> [WRITTEN INSTRUCTION] Will you write out all the entries below exactly?

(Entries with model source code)
────────────────
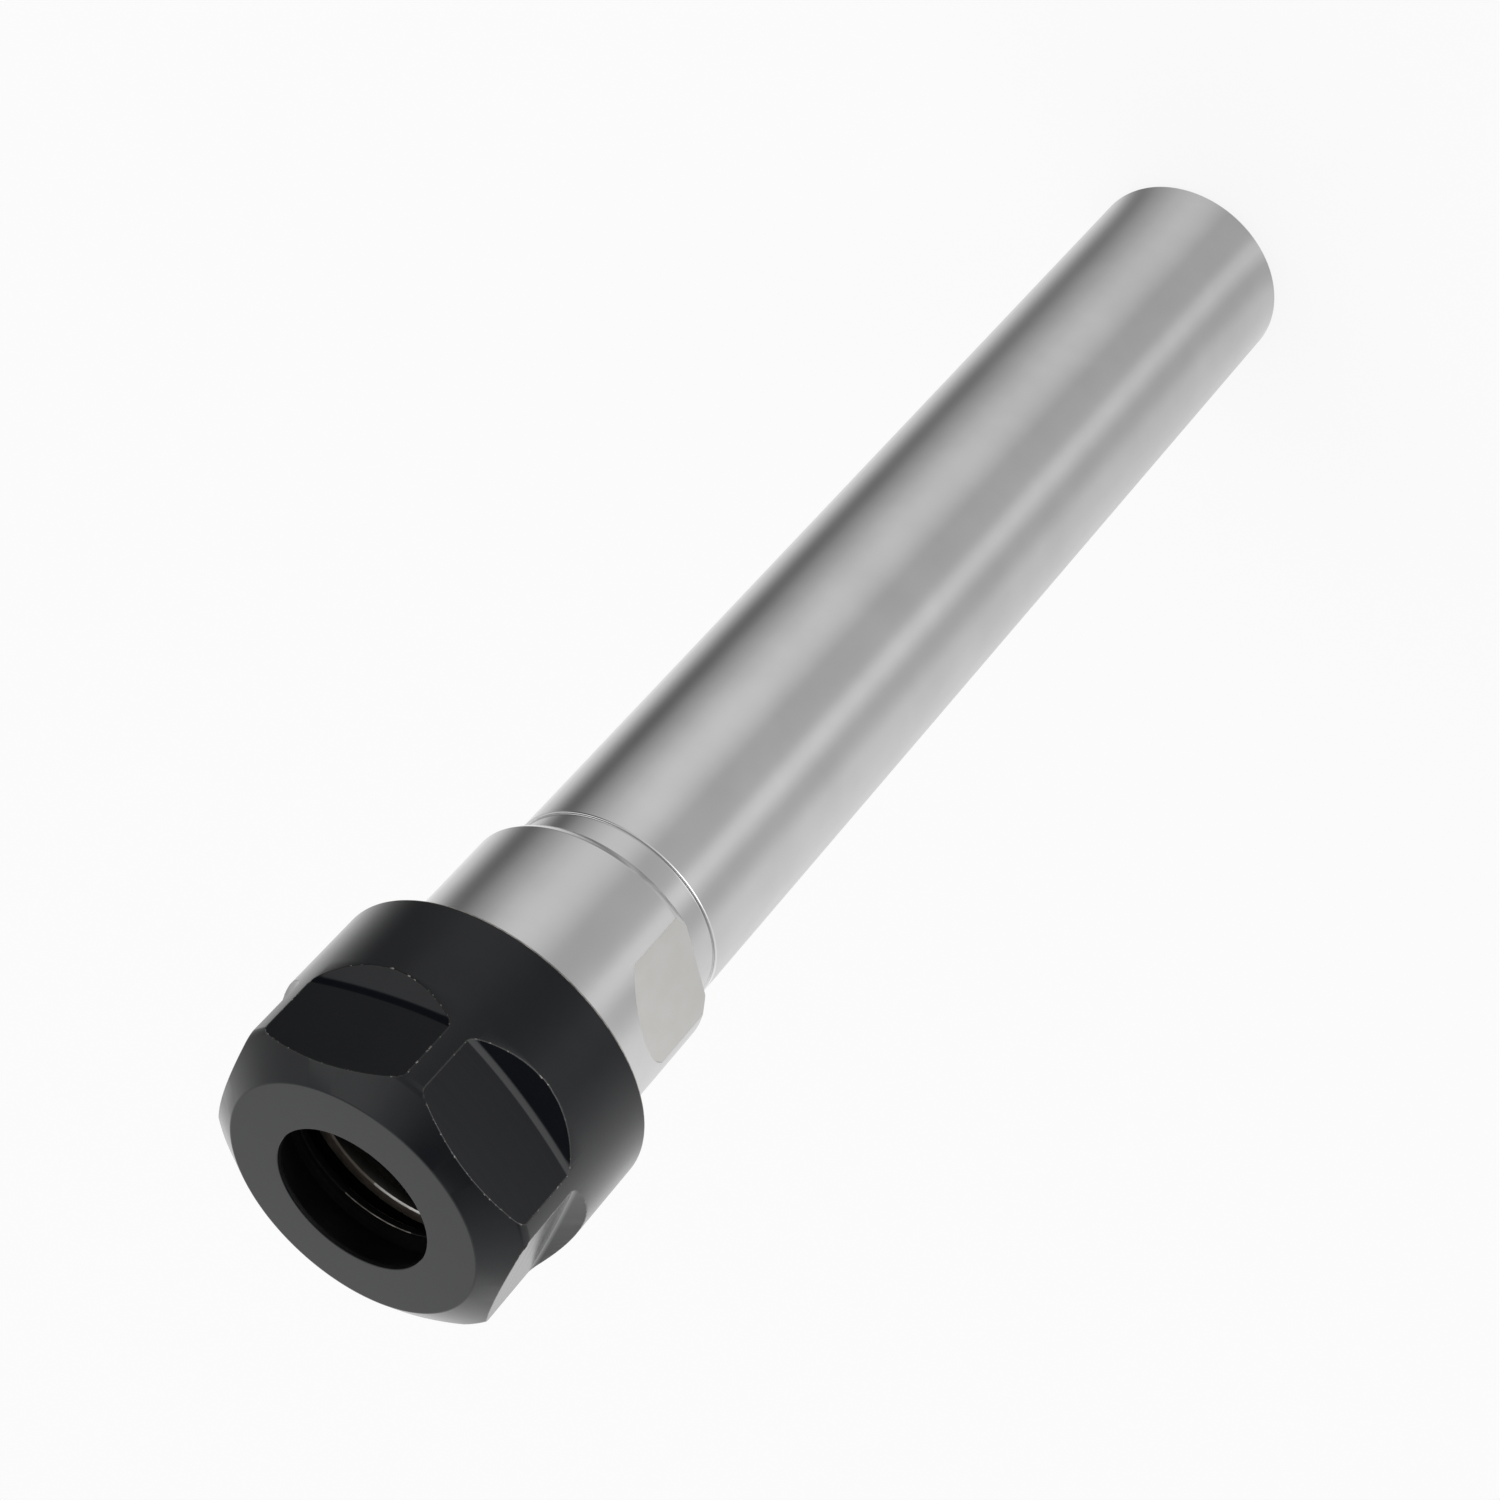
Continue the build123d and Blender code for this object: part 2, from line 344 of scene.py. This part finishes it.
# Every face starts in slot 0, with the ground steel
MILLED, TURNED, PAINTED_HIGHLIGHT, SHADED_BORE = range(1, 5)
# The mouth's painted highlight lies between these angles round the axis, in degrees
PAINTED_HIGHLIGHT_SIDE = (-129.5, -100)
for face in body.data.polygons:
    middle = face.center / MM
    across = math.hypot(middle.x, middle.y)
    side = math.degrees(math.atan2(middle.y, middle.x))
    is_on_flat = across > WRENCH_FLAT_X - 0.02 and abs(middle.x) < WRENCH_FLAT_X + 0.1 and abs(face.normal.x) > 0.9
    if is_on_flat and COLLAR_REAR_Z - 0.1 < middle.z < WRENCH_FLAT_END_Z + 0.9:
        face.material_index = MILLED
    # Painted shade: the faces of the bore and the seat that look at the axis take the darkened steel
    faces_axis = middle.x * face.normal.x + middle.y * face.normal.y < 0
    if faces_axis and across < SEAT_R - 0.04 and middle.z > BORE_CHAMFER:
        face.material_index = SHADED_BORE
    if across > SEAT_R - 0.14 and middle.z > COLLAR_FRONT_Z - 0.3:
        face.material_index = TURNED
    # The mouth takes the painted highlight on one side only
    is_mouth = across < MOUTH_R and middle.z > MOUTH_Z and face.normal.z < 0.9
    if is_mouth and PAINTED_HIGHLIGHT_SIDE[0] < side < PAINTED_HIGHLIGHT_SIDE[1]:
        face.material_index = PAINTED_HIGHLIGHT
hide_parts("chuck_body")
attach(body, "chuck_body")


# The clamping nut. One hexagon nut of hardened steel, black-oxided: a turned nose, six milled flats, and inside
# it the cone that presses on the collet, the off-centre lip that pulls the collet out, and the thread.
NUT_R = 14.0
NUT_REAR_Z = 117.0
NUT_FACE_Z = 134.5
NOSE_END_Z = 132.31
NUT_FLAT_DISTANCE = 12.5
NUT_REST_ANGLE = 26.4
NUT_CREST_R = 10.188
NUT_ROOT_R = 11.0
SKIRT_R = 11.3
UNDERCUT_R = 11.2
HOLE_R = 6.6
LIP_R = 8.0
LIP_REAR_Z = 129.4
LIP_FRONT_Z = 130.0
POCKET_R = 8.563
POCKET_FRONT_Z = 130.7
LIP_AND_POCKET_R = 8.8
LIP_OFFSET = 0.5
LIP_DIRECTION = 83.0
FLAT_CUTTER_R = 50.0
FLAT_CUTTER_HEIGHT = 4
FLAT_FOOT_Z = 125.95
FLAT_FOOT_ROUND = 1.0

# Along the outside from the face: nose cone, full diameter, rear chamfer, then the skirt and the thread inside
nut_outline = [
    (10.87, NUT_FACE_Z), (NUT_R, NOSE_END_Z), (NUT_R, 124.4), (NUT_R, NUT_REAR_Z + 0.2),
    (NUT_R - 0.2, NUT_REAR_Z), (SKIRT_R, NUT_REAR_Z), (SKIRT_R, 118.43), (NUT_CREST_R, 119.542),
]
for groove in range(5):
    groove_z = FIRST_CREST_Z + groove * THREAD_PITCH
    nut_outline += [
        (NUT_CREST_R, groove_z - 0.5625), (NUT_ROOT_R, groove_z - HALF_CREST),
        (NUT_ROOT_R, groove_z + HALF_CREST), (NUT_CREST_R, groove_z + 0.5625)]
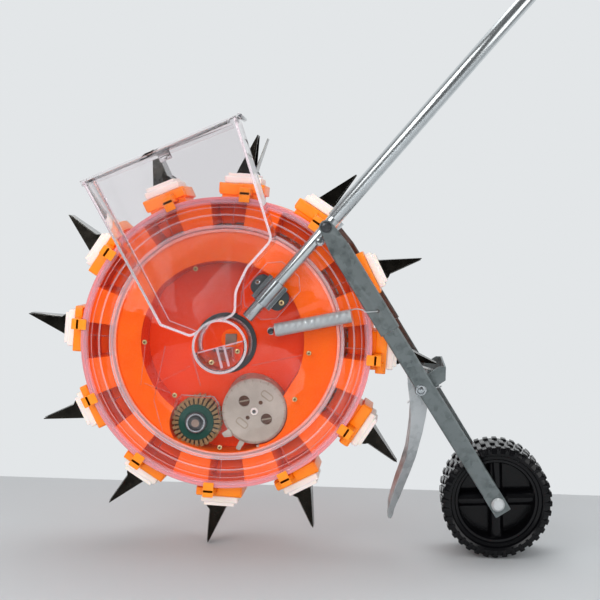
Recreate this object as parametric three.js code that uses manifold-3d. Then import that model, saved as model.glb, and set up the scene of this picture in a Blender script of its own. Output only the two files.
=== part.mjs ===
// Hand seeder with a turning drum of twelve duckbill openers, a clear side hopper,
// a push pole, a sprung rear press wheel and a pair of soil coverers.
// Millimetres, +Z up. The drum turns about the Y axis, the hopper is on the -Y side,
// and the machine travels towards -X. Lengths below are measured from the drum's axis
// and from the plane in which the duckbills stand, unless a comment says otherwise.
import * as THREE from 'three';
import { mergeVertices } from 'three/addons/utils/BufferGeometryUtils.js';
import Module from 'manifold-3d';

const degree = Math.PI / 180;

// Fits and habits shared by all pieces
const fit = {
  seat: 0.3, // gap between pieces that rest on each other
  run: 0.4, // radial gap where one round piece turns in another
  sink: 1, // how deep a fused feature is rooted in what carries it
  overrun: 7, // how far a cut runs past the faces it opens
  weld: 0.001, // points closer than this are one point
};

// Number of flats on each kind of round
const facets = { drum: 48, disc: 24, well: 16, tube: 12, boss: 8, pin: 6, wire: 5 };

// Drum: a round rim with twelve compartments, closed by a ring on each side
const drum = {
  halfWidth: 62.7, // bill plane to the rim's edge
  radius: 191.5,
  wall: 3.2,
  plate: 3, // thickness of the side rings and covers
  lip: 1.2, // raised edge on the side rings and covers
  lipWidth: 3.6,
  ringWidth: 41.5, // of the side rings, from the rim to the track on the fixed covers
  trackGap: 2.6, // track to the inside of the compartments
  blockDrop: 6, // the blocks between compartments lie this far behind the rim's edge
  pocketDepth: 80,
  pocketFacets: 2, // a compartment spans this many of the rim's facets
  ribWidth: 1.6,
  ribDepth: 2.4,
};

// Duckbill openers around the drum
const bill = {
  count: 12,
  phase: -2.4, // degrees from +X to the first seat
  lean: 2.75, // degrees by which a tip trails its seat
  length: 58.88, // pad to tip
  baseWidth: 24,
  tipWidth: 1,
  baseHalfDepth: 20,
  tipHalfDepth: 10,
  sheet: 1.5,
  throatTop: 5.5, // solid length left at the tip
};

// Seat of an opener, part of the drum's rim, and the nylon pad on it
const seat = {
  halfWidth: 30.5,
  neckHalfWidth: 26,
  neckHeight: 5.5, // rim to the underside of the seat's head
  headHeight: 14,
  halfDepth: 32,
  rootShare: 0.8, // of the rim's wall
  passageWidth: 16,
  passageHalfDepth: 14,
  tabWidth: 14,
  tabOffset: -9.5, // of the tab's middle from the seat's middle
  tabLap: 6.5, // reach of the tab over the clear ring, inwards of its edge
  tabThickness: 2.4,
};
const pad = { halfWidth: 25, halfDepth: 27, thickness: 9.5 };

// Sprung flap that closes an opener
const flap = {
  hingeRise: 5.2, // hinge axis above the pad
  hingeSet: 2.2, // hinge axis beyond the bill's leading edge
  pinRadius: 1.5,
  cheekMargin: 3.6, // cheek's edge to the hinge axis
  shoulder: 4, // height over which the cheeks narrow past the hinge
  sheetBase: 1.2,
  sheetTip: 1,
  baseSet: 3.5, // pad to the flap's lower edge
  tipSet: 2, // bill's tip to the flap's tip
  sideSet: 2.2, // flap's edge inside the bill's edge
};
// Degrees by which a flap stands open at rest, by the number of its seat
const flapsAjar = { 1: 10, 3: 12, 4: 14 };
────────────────
> [RESULT BELOW]
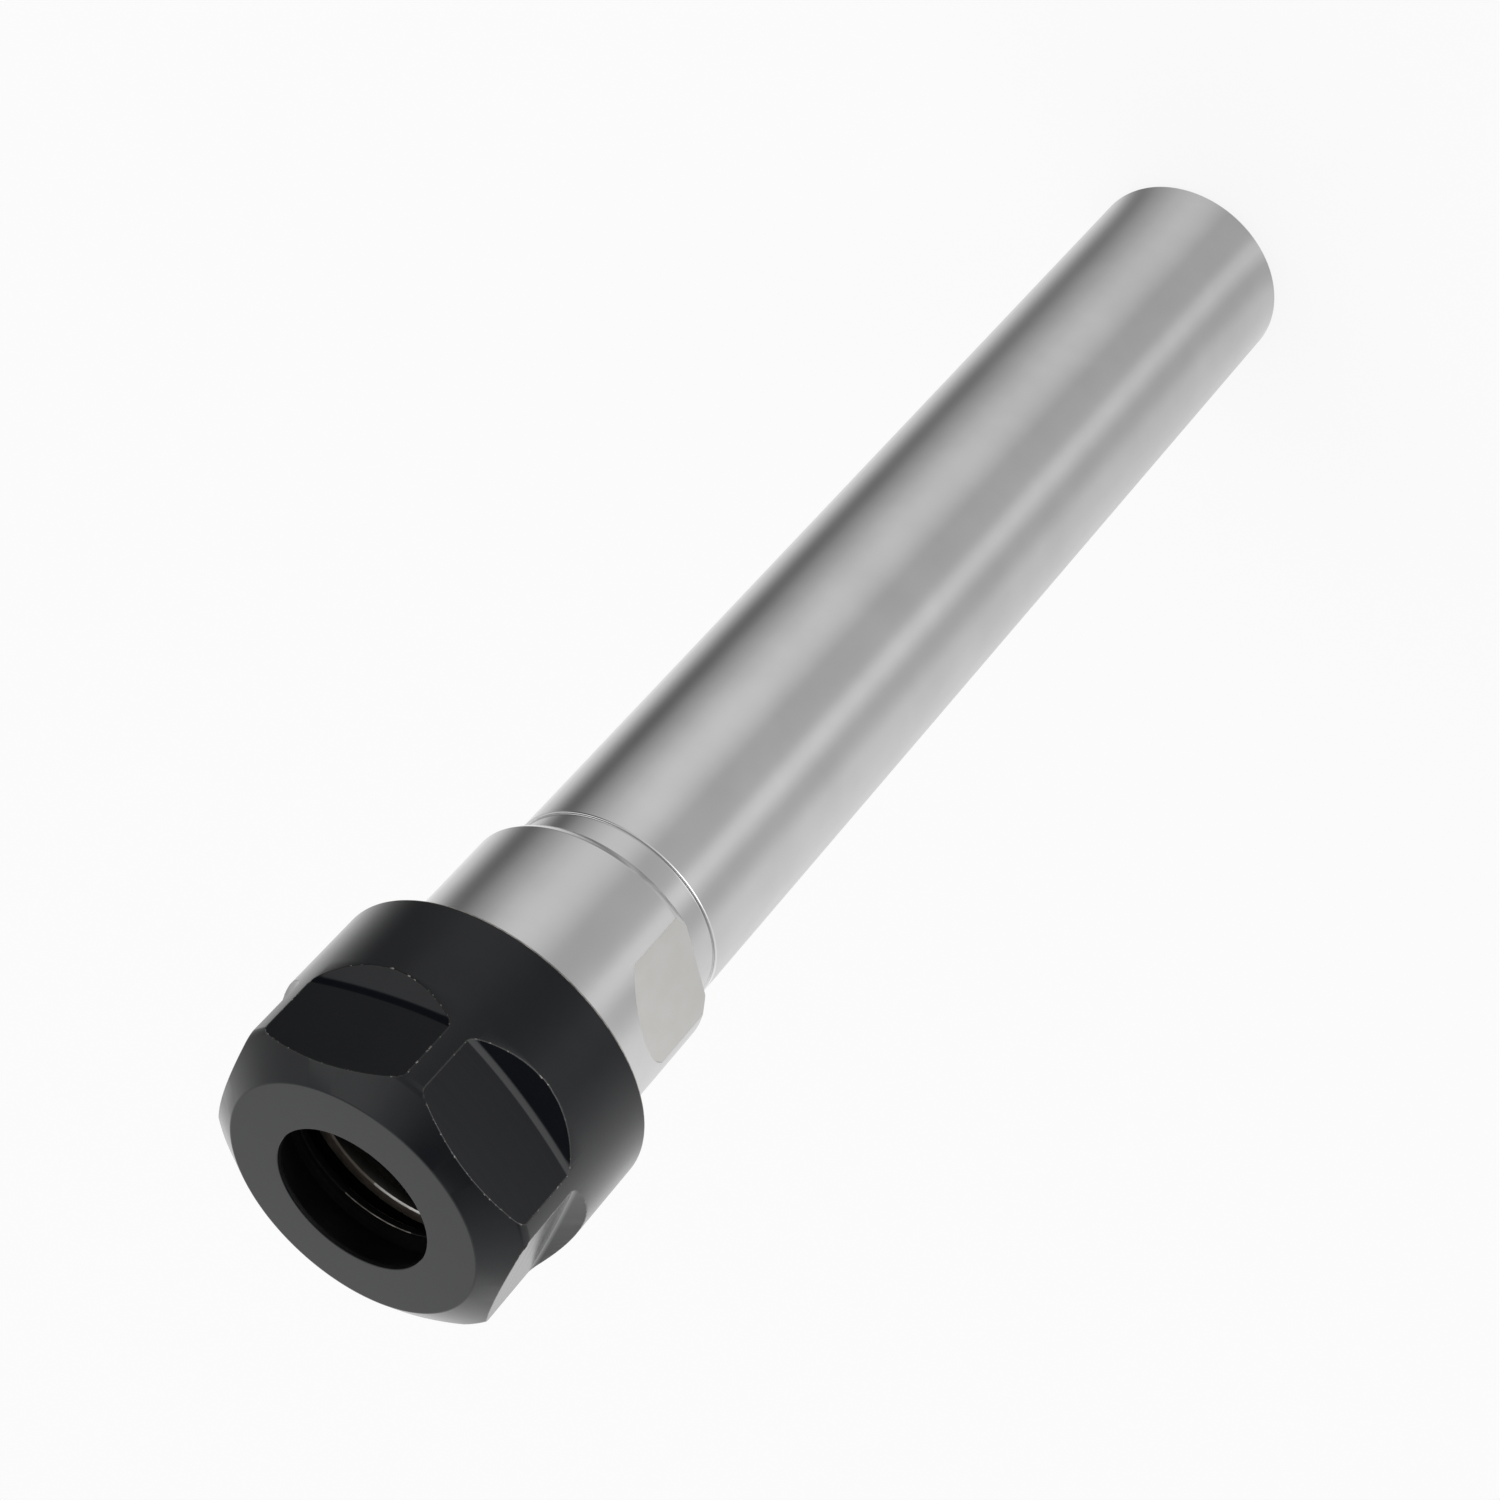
Continue the build123d and Blender code for this object: part 2, from line 344 of scene.py. This part finishes it.
# Every face starts in slot 0, with the ground steel
MILLED, TURNED, PAINTED_HIGHLIGHT, SHADED_BORE = range(1, 5)
# The mouth's painted highlight lies between these angles round the axis, in degrees
PAINTED_HIGHLIGHT_SIDE = (-129.5, -100)
for face in body.data.polygons:
    middle = face.center / MM
    across = math.hypot(middle.x, middle.y)
    side = math.degrees(math.atan2(middle.y, middle.x))
    is_on_flat = across > WRENCH_FLAT_X - 0.02 and abs(middle.x) < WRENCH_FLAT_X + 0.1 and abs(face.normal.x) > 0.9
    if is_on_flat and COLLAR_REAR_Z - 0.1 < middle.z < WRENCH_FLAT_END_Z + 0.9:
        face.material_index = MILLED
    # Painted shade: the faces of the bore and the seat that look at the axis take the darkened steel
    faces_axis = middle.x * face.normal.x + middle.y * face.normal.y < 0
    if faces_axis and across < SEAT_R - 0.04 and middle.z > BORE_CHAMFER:
        face.material_index = SHADED_BORE
    if across > SEAT_R - 0.14 and middle.z > COLLAR_FRONT_Z - 0.3:
        face.material_index = TURNED
    # The mouth takes the painted highlight on one side only
    is_mouth = across < MOUTH_R and middle.z > MOUTH_Z and face.normal.z < 0.9
    if is_mouth and PAINTED_HIGHLIGHT_SIDE[0] < side < PAINTED_HIGHLIGHT_SIDE[1]:
        face.material_index = PAINTED_HIGHLIGHT
hide_parts("chuck_body")
attach(body, "chuck_body")


# The clamping nut. One hexagon nut of hardened steel, black-oxided: a turned nose, six milled flats, and inside
# it the cone that presses on the collet, the off-centre lip that pulls the collet out, and the thread.
NUT_R = 14.0
NUT_REAR_Z = 117.0
NUT_FACE_Z = 134.5
NOSE_END_Z = 132.31
NUT_FLAT_DISTANCE = 12.5
NUT_REST_ANGLE = 26.4
NUT_CREST_R = 10.188
NUT_ROOT_R = 11.0
SKIRT_R = 11.3
UNDERCUT_R = 11.2
HOLE_R = 6.6
LIP_R = 8.0
LIP_REAR_Z = 129.4
LIP_FRONT_Z = 130.0
POCKET_R = 8.563
POCKET_FRONT_Z = 130.7
LIP_AND_POCKET_R = 8.8
LIP_OFFSET = 0.5
LIP_DIRECTION = 83.0
FLAT_CUTTER_R = 50.0
FLAT_CUTTER_HEIGHT = 4
FLAT_FOOT_Z = 125.95
FLAT_FOOT_ROUND = 1.0

# Along the outside from the face: nose cone, full diameter, rear chamfer, then the skirt and the thread inside
nut_outline = [
    (10.87, NUT_FACE_Z), (NUT_R, NOSE_END_Z), (NUT_R, 124.4), (NUT_R, NUT_REAR_Z + 0.2),
    (NUT_R - 0.2, NUT_REAR_Z), (SKIRT_R, NUT_REAR_Z), (SKIRT_R, 118.43), (NUT_CREST_R, 119.542),
]
for groove in range(5):
    groove_z = FIRST_CREST_Z + groove * THREAD_PITCH
    nut_outline += [
        (NUT_CREST_R, groove_z - 0.5625), (NUT_ROOT_R, groove_z - HALF_CREST),
        (NUT_ROOT_R, groove_z + HALF_CREST), (NUT_CREST_R, groove_z + 0.5625)]
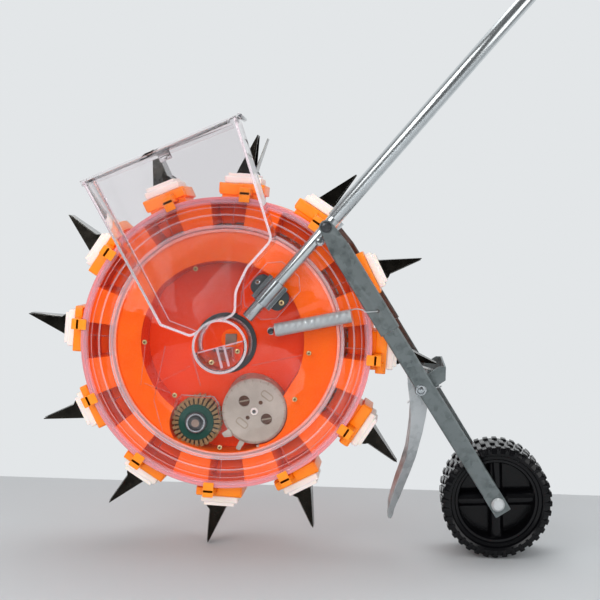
Recreate this object as parametric three.js code that uses manifold-3d. Then import that model, saved as model.glb, and set up the scene of this picture in a Blender script of its own. Output only the two files.
=== part.mjs ===
// Hand seeder with a turning drum of twelve duckbill openers, a clear side hopper,
// a push pole, a sprung rear press wheel and a pair of soil coverers.
// Millimetres, +Z up. The drum turns about the Y axis, the hopper is on the -Y side,
// and the machine travels towards -X. Lengths below are measured from the drum's axis
// and from the plane in which the duckbills stand, unless a comment says otherwise.
import * as THREE from 'three';
import { mergeVertices } from 'three/addons/utils/BufferGeometryUtils.js';
import Module from 'manifold-3d';

const degree = Math.PI / 180;

// Fits and habits shared by all pieces
const fit = {
  seat: 0.3, // gap between pieces that rest on each other
  run: 0.4, // radial gap where one round piece turns in another
  sink: 1, // how deep a fused feature is rooted in what carries it
  overrun: 7, // how far a cut runs past the faces it opens
  weld: 0.001, // points closer than this are one point
};

// Number of flats on each kind of round
const facets = { drum: 48, disc: 24, well: 16, tube: 12, boss: 8, pin: 6, wire: 5 };

// Drum: a round rim with twelve compartments, closed by a ring on each side
const drum = {
  halfWidth: 62.7, // bill plane to the rim's edge
  radius: 191.5,
  wall: 3.2,
  plate: 3, // thickness of the side rings and covers
  lip: 1.2, // raised edge on the side rings and covers
  lipWidth: 3.6,
  ringWidth: 41.5, // of the side rings, from the rim to the track on the fixed covers
  trackGap: 2.6, // track to the inside of the compartments
  blockDrop: 6, // the blocks between compartments lie this far behind the rim's edge
  pocketDepth: 80,
  pocketFacets: 2, // a compartment spans this many of the rim's facets
  ribWidth: 1.6,
  ribDepth: 2.4,
};

// Duckbill openers around the drum
const bill = {
  count: 12,
  phase: -2.4, // degrees from +X to the first seat
  lean: 2.75, // degrees by which a tip trails its seat
  length: 58.88, // pad to tip
  baseWidth: 24,
  tipWidth: 1,
  baseHalfDepth: 20,
  tipHalfDepth: 10,
  sheet: 1.5,
  throatTop: 5.5, // solid length left at the tip
};

// Seat of an opener, part of the drum's rim, and the nylon pad on it
const seat = {
  halfWidth: 30.5,
  neckHalfWidth: 26,
  neckHeight: 5.5, // rim to the underside of the seat's head
  headHeight: 14,
  halfDepth: 32,
  rootShare: 0.8, // of the rim's wall
  passageWidth: 16,
  passageHalfDepth: 14,
  tabWidth: 14,
  tabOffset: -9.5, // of the tab's middle from the seat's middle
  tabLap: 6.5, // reach of the tab over the clear ring, inwards of its edge
  tabThickness: 2.4,
};
const pad = { halfWidth: 25, halfDepth: 27, thickness: 9.5 };

// Sprung flap that closes an opener
const flap = {
  hingeRise: 5.2, // hinge axis above the pad
  hingeSet: 2.2, // hinge axis beyond the bill's leading edge
  pinRadius: 1.5,
  cheekMargin: 3.6, // cheek's edge to the hinge axis
  shoulder: 4, // height over which the cheeks narrow past the hinge
  sheetBase: 1.2,
  sheetTip: 1,
  baseSet: 3.5, // pad to the flap's lower edge
  tipSet: 2, // bill's tip to the flap's tip
  sideSet: 2.2, // flap's edge inside the bill's edge
};
// Degrees by which a flap stands open at rest, by the number of its seat
const flapsAjar = { 1: 10, 3: 12, 4: 14 };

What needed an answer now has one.